Associate Professor in the Department of Social Development Studies, University of Waterloo; Professor Llewellyn’s research interests include the history of education, oral history, women’s history, and the social studies curriculum.

Selected Publications:

  • Llewellyn, K & Ng-A-Fook, N. (Eds.). (2019). Oral History, Education, and Justice: Limitations and Possibilities for Redress and Reconciliation. New York, NY: Routledge.
  • Llewellyn, K. & Ng-A-Fook, N. (Eds.). (2017). Oral History and Education: Theories, Dilemmas, and Practices. New York, NY: Palgrave Macmillan. [Awarded the Canadian Oral History Association Prize for 2018.]
  • Llewellyn, K., Freund, A., and Reilly, N. (Eds.). (2015). The Canadian Oral History Reader. Montreal-Kingston, ON: McGill-Queen’s University Press.
  • Llewellyn, K. (2012). Democracy’s Angels: The Work of Women Teachers. Montreal and Kingston, ON: McGill-Queen’s University Press.

Bryan Smith

Bryan is a lecturer in humanities & social sciences education at James Cook University (Australia). His work explores critical approaches to the intersections of history and geography, with a specific focus on and interest in exploring how place-making and memory reproduce normalised narratives of white settlement. Here, he engages how the possibilities of inquiries into place-making and memory can foster critical learning opportunities for students and the public.

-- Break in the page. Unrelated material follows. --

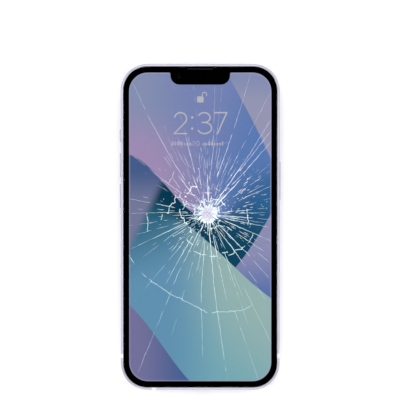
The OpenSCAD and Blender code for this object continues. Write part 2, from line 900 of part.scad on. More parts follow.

His current long term project involves mapping the street naming practices in a small Australian city to help generate knowledge about what critical geographers call the “city-text.” This digital map allows users to explore everyday naming practices and the (forgotten) white settler memory encoded into place as they move through the community.

Bryan also explores curriculum, humanities theory, and critical approaches to conceptualising humanities education and practice, with a focus on engaging settler colonial logic and its intersections with place.